ROME, Italy — At least 18 people have died after a powerful 6.2-magnitude earthquake struck central Italy in the early hours of Wednesday, according to local officials.
Deaths were reported in three villages in a mountainous area straddling the regions of Lazio and Marche: Amatrice, Accumoli and Pescara del Tronto.
At least 10 people died in Pescara, a hamlet that is part of the bigger village of Arquata del Tronto, according to civil protection officers cited by the ANSA news agency.
Six bodies were recovered at Amatrice, according to the president of the Lazio region, and two at Accumoli, according to the town’s mayor.
The Israel Foreign Ministry said that it was not aware of any Israeli casualties or of any Israeli citizens who were missing in the area.
The tremors were sufficiently strong to wake residents of central Rome, some 150 km (90 miles) away.

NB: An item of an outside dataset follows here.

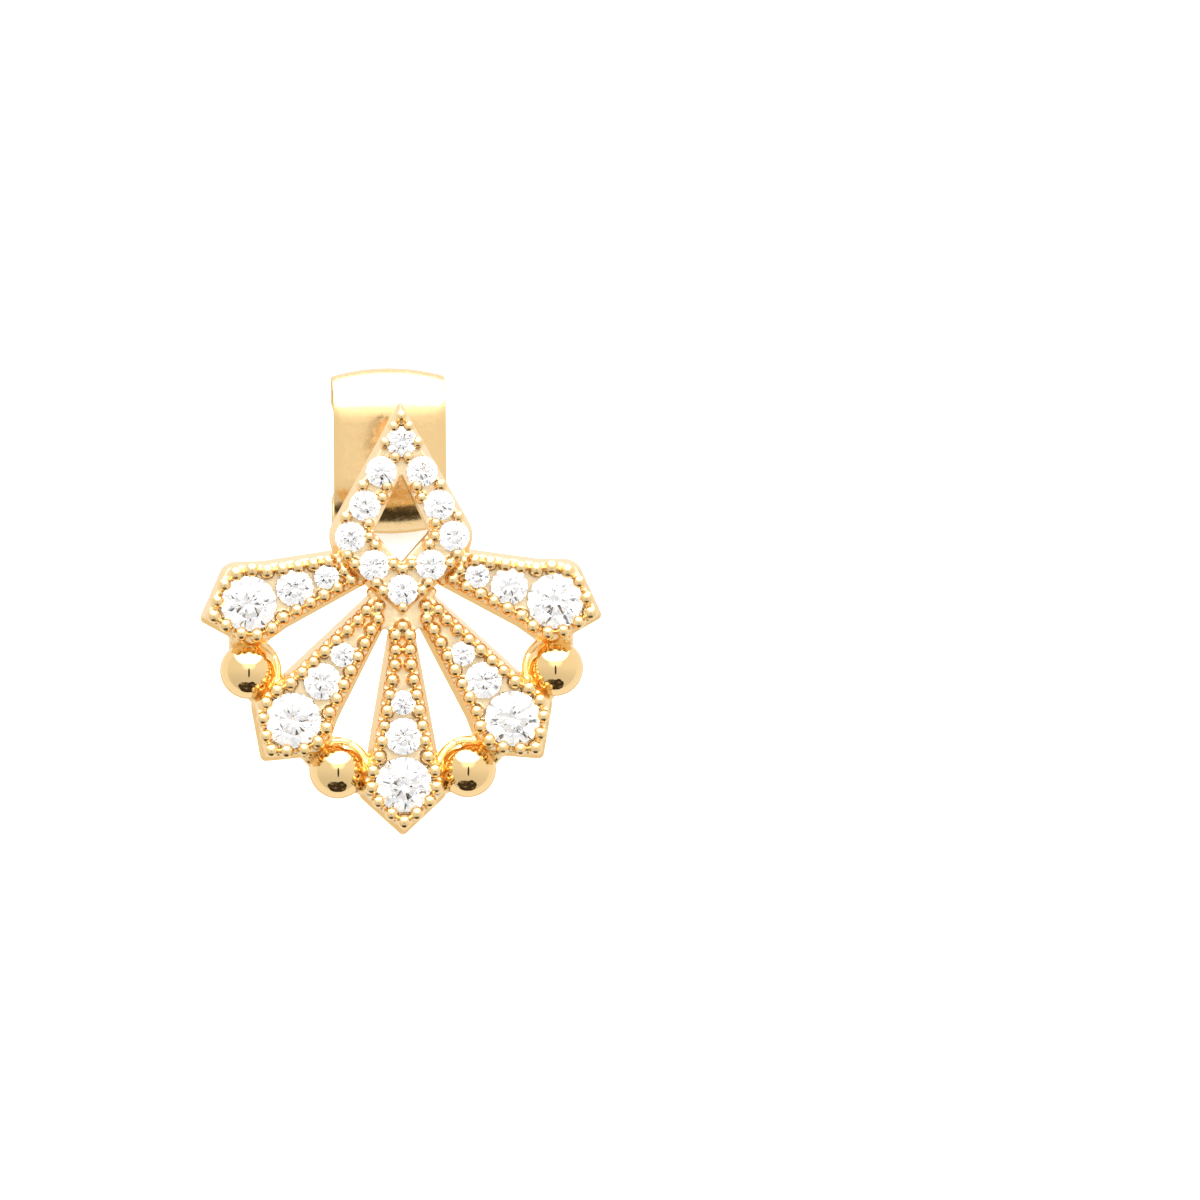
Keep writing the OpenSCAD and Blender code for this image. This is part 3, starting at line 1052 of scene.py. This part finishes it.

The first two confirmed victims were an elderly couple whose home collapsed in Pescara del Tronto in the Marche region, east of the epicenter, according to national broadcaster Rai.
A family of four including two young children were found under rubble in their collapsed house in Accumoli, a village close to the epicenter, according to mayor Stefano Petrucci, the BBC reported.
“We have a tragedy here,” Petrucci told Rai. “It is a disaster, we have no light, no telephones, the rescue services have not got here yet.”
“Half the village has disappeared,” said Sergio Pirozzi, mayor of Amatrice, a mountain village in neighboring Lazio that was packed with visitors at the peak of the summer season.
He said access to the village had been blocked, making it impossible for rescue services to get through.
“There is a landslide on one road, a bridge is about to collapse on the other one,” he said, according to the AGI news agency.
Amatrice is famous in Italy as a beauty spot and is a popular holiday destination for Romans seeking cool mountain air at the height of the summer.
The first quake struck shortly after 3:30 am (0130 GMT), according to the United States Geological Survey, and a 5.4 magnitude aftershock followed an hour later.
USGS’s PAGER system, which predicts the impact of earthquakes, issued a red alert — suggesting significant casualties and damage based on previous quake data.
A resident of the Rieti region, which is between Rome and the epicenter of the quake, told the Rainews24 channel that she and most of her neighbors had come out onto the street after feeling “very strong shaking.”
In 2009 a 6.3-magnitude earthquake in the Aquila region, which was also felt in the Italian capital, left more than 300 dead.
Italy is often shaken by earthquakes. Another quake hit the northern Emilia Romagna region in May 2012, when two violent shocks 10 days apart left 23 people dead and 14,000 others homeless.